A Power Node is Star Catcher’s term for an orbital platform that would collect, condition, and distribute solar energy to customer spacecraft. The company describes these nodes as modular elements of its planned power grid in space.

Power Purchase Agreement

A power purchase agreement is a contract to buy power or energy service under defined terms. Star Catcher uses the term for future orbital energy sales to satellite operators and spacecraft service providers.

Low Earth Orbit

Low Earth orbit is the orbital region relatively close to Earth, commonly used by communications, Earth observation, science, and hosted payload satellites. Star Catcher’s early customer use cases focus heavily on missions in this region.

Fresnel Lens

A Fresnel lens is a lightweight optical lens design that can concentrate light with less mass and thickness than many conventional lenses. Star Catcher describes Fresnel lenses as part of its sunlight collection and concentration approach.

AFWERX

AFWERX is the innovation arm associated with the U.S. Department of the Air Force and Air Force Research Laboratory. It supports small businesses and technology developers through programs including Small Business Innovation Research contracts.

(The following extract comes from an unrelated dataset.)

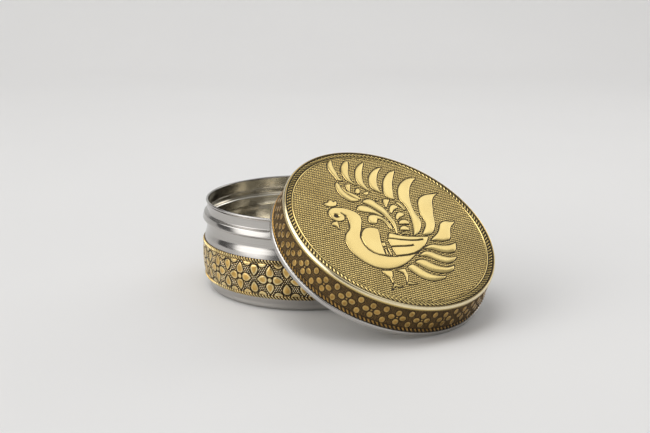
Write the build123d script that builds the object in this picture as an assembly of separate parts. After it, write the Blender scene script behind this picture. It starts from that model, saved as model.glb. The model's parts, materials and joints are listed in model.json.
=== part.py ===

Small Business Innovation Research

Small Business Innovation Research, often shortened to SBIR, is a U.S. government program that funds small companies developing technologies with commercial and government uses. Star Catcher announced an AFWERX Phase II SBIR contract in December 2025.

Hosted Payload

A hosted payload is a customer instrument or system carried on another operator’s satellite platform. Hosted payload providers may benefit from external power if additional energy allows more processing, longer operations, or greater payload flexibility.

Eclipse Operations

Eclipse operations refer to spacecraft activity during periods when Earth blocks sunlight from reaching the satellite. During eclipse, satellites rely on stored battery energy, which can limit payload use, communications, propulsion, or mission duty cycles.